■ Stated goal ■
Copy each line of the records that holds the string "materials".

■ Task data ■
###
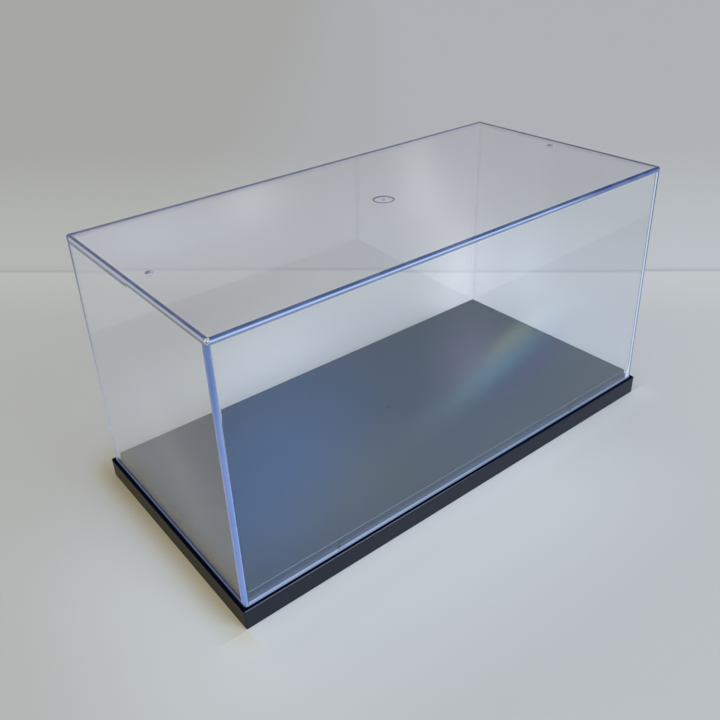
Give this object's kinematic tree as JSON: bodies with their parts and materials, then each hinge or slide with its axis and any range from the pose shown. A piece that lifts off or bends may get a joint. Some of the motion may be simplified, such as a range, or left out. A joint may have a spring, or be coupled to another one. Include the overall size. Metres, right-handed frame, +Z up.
###
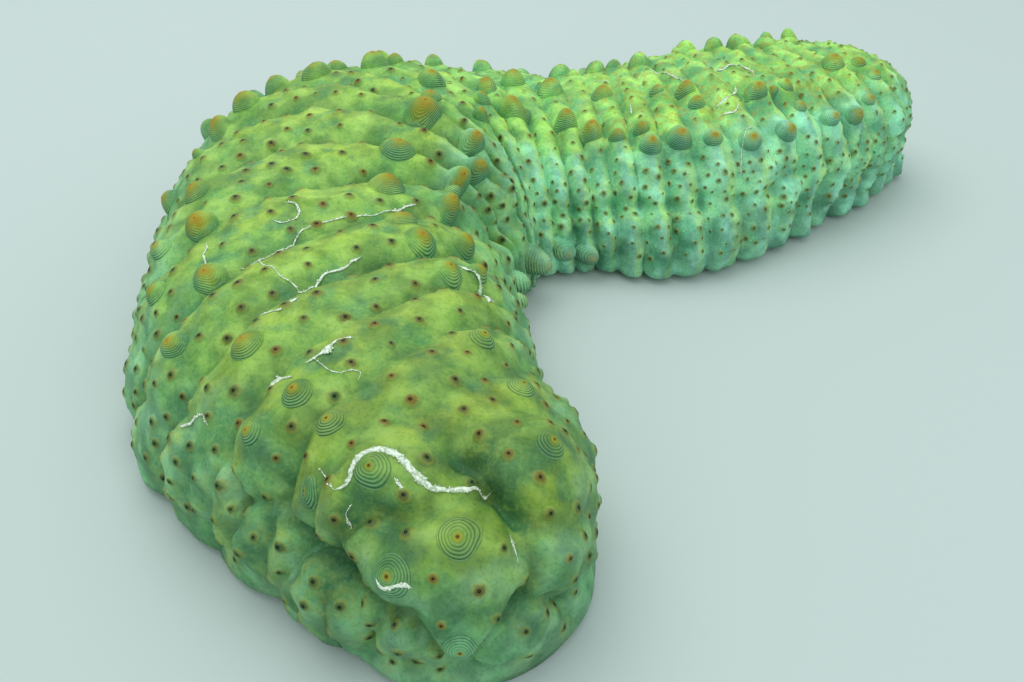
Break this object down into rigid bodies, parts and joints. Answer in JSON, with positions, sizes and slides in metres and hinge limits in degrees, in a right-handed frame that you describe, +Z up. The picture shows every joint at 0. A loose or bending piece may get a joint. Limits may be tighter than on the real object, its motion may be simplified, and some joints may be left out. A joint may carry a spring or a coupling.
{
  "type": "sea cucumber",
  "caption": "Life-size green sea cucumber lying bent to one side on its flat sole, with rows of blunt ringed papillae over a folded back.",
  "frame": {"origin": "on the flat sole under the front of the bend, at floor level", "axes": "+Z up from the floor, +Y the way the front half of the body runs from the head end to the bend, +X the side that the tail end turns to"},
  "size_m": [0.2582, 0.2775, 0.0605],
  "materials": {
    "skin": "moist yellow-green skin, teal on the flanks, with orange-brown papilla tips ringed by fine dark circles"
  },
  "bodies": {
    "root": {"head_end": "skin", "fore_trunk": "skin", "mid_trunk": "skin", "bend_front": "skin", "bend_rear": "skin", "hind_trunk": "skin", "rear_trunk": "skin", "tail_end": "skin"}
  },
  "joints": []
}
###
■ Written answer ■
Give this object's kinematic tree as JSON: bodies with their parts and materials, then each hinge or slide with its axis and any range from the pose shown. A piece that lifts off or bends may get a joint. Some of the motion may be simplified, such as a range, or left out. A joint may have a spring, or be coupled to another one. Include the overall size. Metres, right-handed frame, +Z up.
  "materials": {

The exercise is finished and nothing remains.